The intended devaluation of the Nigerian Naira is likely to see dollar investors pump capital into Lagos stocks in pursuit of cheap assets at the expense of the Nairobi Securities Exchange (NSE), a senior economist says.
Renaissance Capital global chief economist Charles Robertson told Bloomberg that in the medium term, Nigerian investments are set to become more attractive to investors, having been put off in the past by the currency distortions in Africa’s biggest economy.
Kenya has on the other hand provided suitable conditions for foreign investors, with a relatively stable exchange rate, free foreign exchange flow and favourable returns on fixed income investments.
The Naira devaluation is coming about after removal of exchange rate pegs that held the official exchange rate of the Nigerian currency at 199 units to the dollar, which coupled with limits on who could access the forex forced many investors to the black market where the actual rate rose as high as 350 units.

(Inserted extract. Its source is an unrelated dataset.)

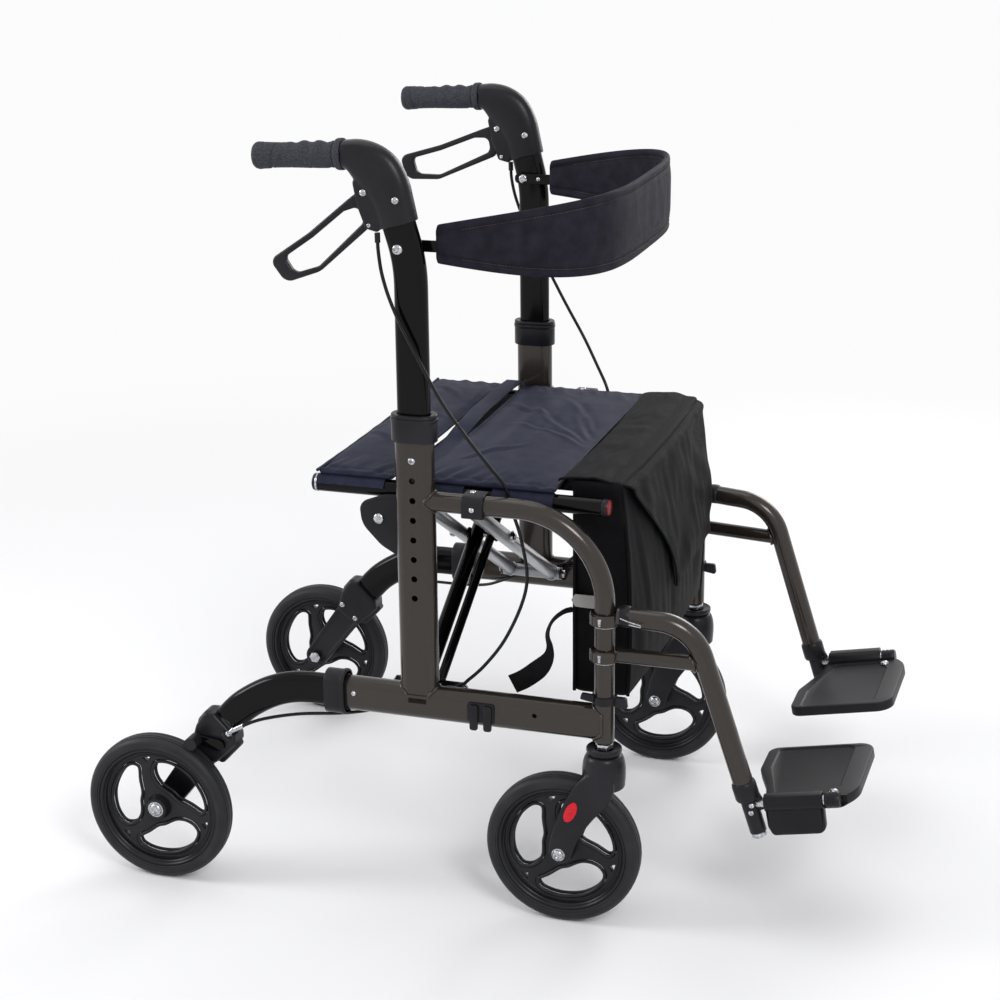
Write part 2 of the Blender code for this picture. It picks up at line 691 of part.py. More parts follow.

“A bigger issue for Kenyan stock market or appetite for Kenya assets could be how successful Nigeria is with the currency transition that has just been announced. If that is very successful and Nigeria starts to look very attractive you could see money out of Kenya to go look at those opportunities in Nigeria,” Mr Robertson told Bloomberg.
The controls on access to foreign exchange as a result of the shortage did not help attract investors as well, given that they required assurances over their ability to move capital at will.
The artificially high exchange rate also hurt investors by limiting the dollar returns on investments, whereby those forced to the black market to buy dollars on exiting a portfolio wound up buying at much higher prices than what they had entered at.
The Nigeria stock market has been attracting at best the same level of net foreign inflows as Kenya’s NSE in recent months in spite of being three-and-a-half times larger in terms of monthly traded volumes and twice as large in market capitalisation.
Data compiled by Standard Investment bank shows that in April, both Nigeria and Kenya’s bourses attracted Sh384 million in net foreign inflows, even as Nigeria traded Sh34 billion worth of shares compared to Kenya’s Sh10 billion.
In the whole of last year, the Nigerian market saw net outflows of Sh38 billion, and Sh91 billion in 2014.
Kenya’s NSE on the other hand saw net outflows of only Sh1.2 billion last year, while 2014 had seen the bourse record net inflows of Sh8.7 billion according to the SIB data.